The first track careens from out of the ethos. Gentle drums build into a mid tempo guitar driven melody. I’m impressed with the production from the start every instrument is definable, one never crowding another out. The style reminds me a little of Hawkwind (A British Avande Garde/Experimental Metal group with pre-Motorhead Lemmy!)
A track close to eight minutes sans vocals. An opening track without lyric or vocals…yes! I’ll admit I always eagerly anticipate a vocalist, yet another factor that can make or break an appreciation of a band in my opinion. But I’ll go out on a limb and say I quite enjoyed the style. Guitar based enough to be called ‘Hard Rock’ perhaps even, at a stretch, ‘Progressive Metal’. Some interesting riffs and tempo changes utilizing both guitars and drums that kept my attention, I recognized a Metallica riff though nothing so blatant as to take any enjoyment away.
A nice start.
Track two starts slow and appears to be a tad drum heavier than the first. Seems a little psychedelia has managed to slip in on this track, again no singing or vocals, but still no quarrels from me. Towards the finale I’m detecting a shade of Doom-iness, a little Candlemass feel. (I always envision Messiah Marcolin stomping around the stage, dressed in black robes at the band’s mention. I digress) About half the length of the first this still manages to hold my attention. I’m actually thinking I should have partaken before starting to listen, as from what I’ve heard so far it would appear this may be an album I could close my eyes and get lost in.
Track three starts with a riff I may have heard before but cannot, for the life of me, place. Galloping dense guitars make this the heaviest track to date. Strange that at moments melodies remind me of Florida based Atheist and at other times earlier Iron Maiden (Dickinson era not Di’anno).Quite the abrupt tempo change at the seven minute mark, I won’t spoil it but suffice to say I saw clowns momentarily prance in front of my eyes. Another long track that doesn’t disappoint.
World 8-4 at times has a distinct Egyptian feel though nothing as heavy as ‘death’ giants Nile, closer to the melodic act Orphaned Lands. True to form still no vocals, at this point I would be interested to hear some, but the fact there is none still does not detract from my enjoyment of this album.
A keyboard makes an appearance and introduces the fifth track.
Rather a strange title and somewhat of an ‘off the wall’ tempo in this song. For some reason I’m thinking Faith no More, and at times hearing galloping Iron Maiden riffage. Quite the weird collaboration, but it seems to work, and enjoy it I did! (Suddenly I’m turning into a pointy eared green fellow with a penchant for swamps and dueling glow sticks)
Emerald City has the first vocals (maybe even the only…?) I have yet to hear on the album, appearing in a passage that brings to mind the European act Tiamat (who turned somewhat more hard rock melodic after their 1991 Astral Sleep release) The feel of this track leans heavily toward the Opeth side (sans the barking and growly vocals many of their tracks are famous for) Melodic with a hint of both Heavy Metal and Doom. Mellow yet heavy, another stand out in a surprisingly enjoyable listen.

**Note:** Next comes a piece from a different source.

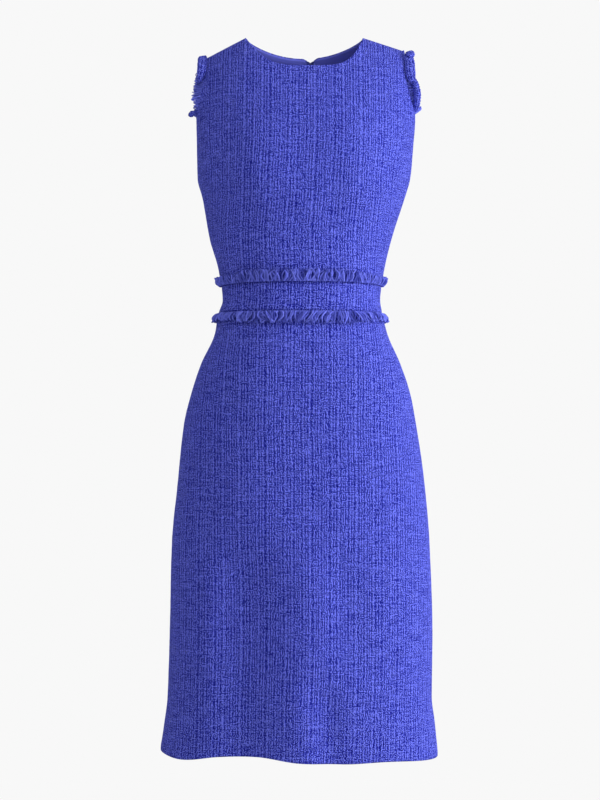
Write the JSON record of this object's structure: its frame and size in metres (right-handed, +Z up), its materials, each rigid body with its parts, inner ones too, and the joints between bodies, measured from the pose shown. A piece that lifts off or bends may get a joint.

Palace of the Beast is an eleven minute track that could possibly be shortened somewhat in my opinion as the middle tends to drag on a tad. Theres a riff used to good effect that I recognize and can’t place around the 1:13 mark which bothers me, but I won’t play the track ad nasium, this is the fifth spin and I’m still getting no closer to an answer. The track leans a couple of degrees Industrial towards its finale taking on a background dirge, distorted denseness that works to good effect. Another enjoyable song, my only concern that it’s a tad long.
An enjoyable listen on the whole with enough tempo changes in each track and style changes from one track to the next that keep me wanting more. There are times though that I felt this could be more of an album you could listen to whilst doing something, perhaps due in part to the absence of vocals and the overall mellowness of listen. It was admittedly quite the change of pace for me, theres usually only one (two at a stretch) instrumental tracks on any album I spin on a regular basis. An example that immediately comes to mind ‘Venus in fears’ (Cradle of Filth).
I won’t rate this album, but I will admit it is rather enjoyable and worthy of anyone’s time. Keep an open mind, for this album can at times be labelled very mellow – quite a pallette cleanser, and you will probably find yourself spinning it again.